Make the tortilla chips: Add canola oil to a large, heavy-bottomoed pot to a depth of about 1″. Heat to 350 degrees F., or until a small test tortilla bubbles and sizzles immediately upon hitting the oil. Fry the tortilla strips in batches for about 30 – 45 seconds per side, turning and stirring them when they begin to turn a light golden brown. Transfer the fried tortillas to a paper towel-lined plate or baking sheet and season lightly with salt while they’re still hot. Clean out the pot and return it to the stove.

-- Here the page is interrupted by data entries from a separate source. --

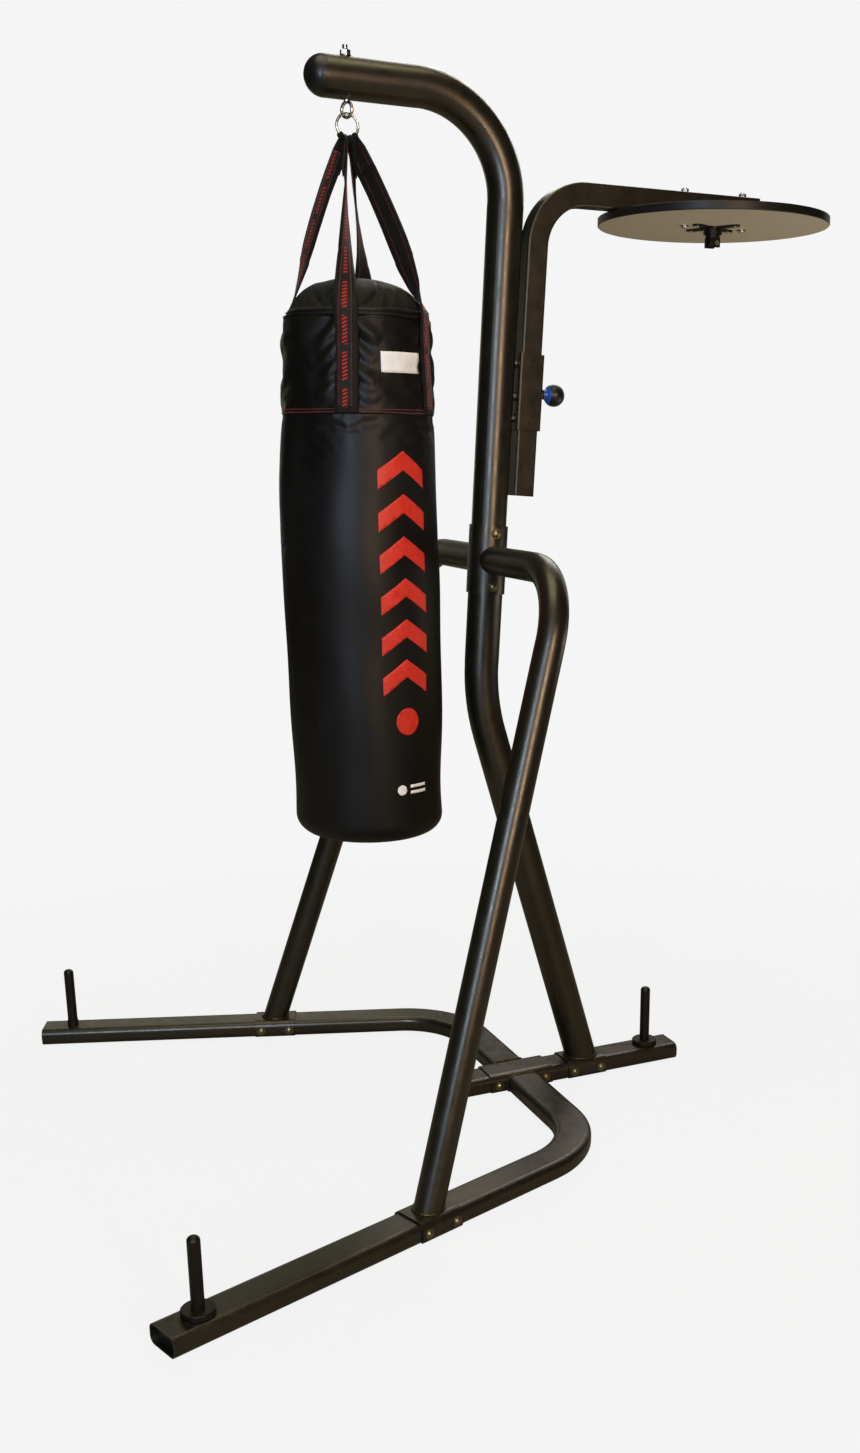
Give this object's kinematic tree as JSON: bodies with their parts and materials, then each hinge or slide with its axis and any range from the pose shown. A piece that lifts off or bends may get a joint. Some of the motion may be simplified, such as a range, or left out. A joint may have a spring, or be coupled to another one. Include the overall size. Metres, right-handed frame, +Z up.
{
  "type": "punching bag on stand",
  "caption": "heavy punching bag hung from a bent-tube floor stand with side struts, weight pegs and a height-adjustable speed bag board",
  "frame": {"origin": "on the floor, under the middle of the object's box", "axes": "+Z up, +Y from the punching bag toward the speed bag board, +X to the side; the stand is a mirror image of itself across the plane X = 0"},
  "size_m": [1.4678, 1.6154, 2.057],
  "materials": {
    "frame_steel": "satin",
    "black_steel": "satin",
    "zinc_steel": "satin",
    "black_plastic": "satin",
    "blue_plastic": "gloss",
    "black_vinyl": "satin",
    "cover_cloth": "matte",
    "webbing": "matte",
    "filling": "matte",
    "board_wood": "satin"
  },
  "bodies": {
    "stand": {"base_right_tube": "frame_steel", "base_left_tube": "frame_steel", "rear_leg": "frame_steel", "centre_bracket": "frame_steel", "centre_bolts": "zinc_steel", "right_saddle": "frame_steel", "left_saddle": "frame_steel", "rear_saddle": "frame_steel", "right_saddle_bolts": "zinc_steel", "left_saddle_bolts": "zinc_steel", "rear_saddle_bolts": "zinc_steel", "right_leg_plug": "black_plastic", "left_leg_plug": "black_plastic", "rear_leg_plug": "black_plastic", "right_peg": "black_steel", "left_peg": "black_steel", "rear_peg": "black_steel", "lower_mast": "frame_steel", "upper_mast": "frame_steel", "mast_coupling": "frame_steel", "mast_end_cap": "black_plastic", "right_clamp": "frame_steel", "left_clamp": "frame_steel", "clamp_bolts": "zinc_steel", "right_strut": "frame_steel", "left_strut": "frame_steel", "eyebolt": "zinc_steel", "eyebolt_nut": "zinc_steel", "sleeve": "frame_steel", "sleeve_liner": "black_plastic", "sleeve_bolts": "zinc_steel", "lock_bush": "zinc_steel"},
    "hook_ring": {"hook_ring": "zinc_steel"},
    "bag": {"bag_loop": "webbing", "bag_skin": "black_vinyl", "bag_filling": "filling", "bag_top_cover": "cover_cloth", "bag_top_band": "black_vinyl", "bag_rim_piping": "black_vinyl", "strap_near_right": "webbing", "strap_rear_right": "webbing", "strap_rear_left": "webbing", "strap_near_left": "webbing"},
    "platform": {"platform_beam": "frame_steel", "beam_end_cap": "black_plastic", "beam_foot_cap": "black_plastic", "platform_board": "board_wood", "board_bolts": "zinc_steel", "swivel_plate": "black_steel", "swivel_screws": "zinc_steel"},
    "swivel": {"swivel_head": "black_steel", "swivel_pin": "zinc_steel"},
    "lock": {"lock_pin": "zinc_steel", "lock_collar": "blue_plastic", "lock_knob": "black_plastic"},
    "right_collar": {"right_collar": "black_steel"},
    "rear_collar": {"rear_collar": "black_steel"}
  },
  "joints": [
    {"name": "ring_swing", "type": "hinge", "parent": "stand", "child": "hook_ring", "pos_m": [0, -0.19881, 1.9408], "axis": [1, 0, 0], "range_deg": [-35, 3]},
    {"name": "bag_swing", "type": "hinge", "parent": "hook_ring", "child": "bag", "pos_m": [0, -0.19881, 1.9069], "axis": [0, 1, 0], "range_deg": [-10, 10]},
    {"name": "platform_height", "type": "slide", "parent": "stand", "child": "platform", "axis": [0, 0.0645, 0.9979], "range_m": [-0.15, 0.1]},
    {"name": "swivel_turn", "type": "hinge", "parent": "platform", "child": "swivel", "pos_m": [0, 0.57269, 1.79], "axis": [0, 0, 1], "continuous": true},
    {"name": "lock_pull", "type": "slide", "parent": "stand", "child": "lock", "axis": [0, 0.9979, -0.0645], "range_m": [0, 0.012], "stiffness_N_per_m": 1200},
    {"name": "right_collar_lift", "type": "slide", "parent": "stand", "child": "right_collar", "axis": [0, 0, 1], "range_m": [0, 0.16]},
    {"name": "rear_collar_lift", "type": "slide", "parent": "stand", "child": "rear_collar", "axis": [0, 0, 1], "range_m": [0, 0.16]}
  ]
}
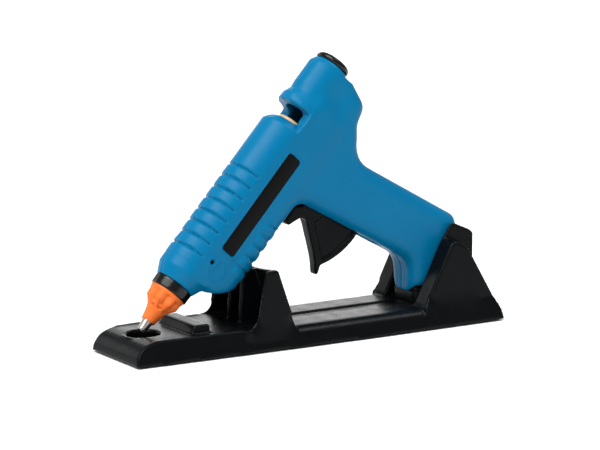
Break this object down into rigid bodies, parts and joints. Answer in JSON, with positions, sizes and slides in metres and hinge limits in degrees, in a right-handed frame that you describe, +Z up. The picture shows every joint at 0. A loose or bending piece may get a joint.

Add the salsa to the large pot and set the heat to medium. When the salsa is simmering lightly, add the tortilla chips to the pot and stir to coat them in the warm salsa. Transfer the tortillas to a large serving platter (or individual plates) and begin adding your toppings. I add a scattering of pickled red onions, some sour cream that is flavored with a squeeze of lime, some cotija cheese, and some extra chopped cilantro (and sometimes fried eggs, which is traditional).
Beet-Pickled Red Onions
1 red onion, sliced
The liquid from one, 15-oz can of beets
1 garlic clove
1/2 cup vinegar (apple cider, red wine, white wine, etc.)
1/2 cup water
2 teaspoons sugar
1.5 teaspoons salt
Combine all ingredients in a lidded jar and stir or shake until the sugar has fully dissolved. Let this sit in the refrigerator for at least 30 minutes or up to two weeks.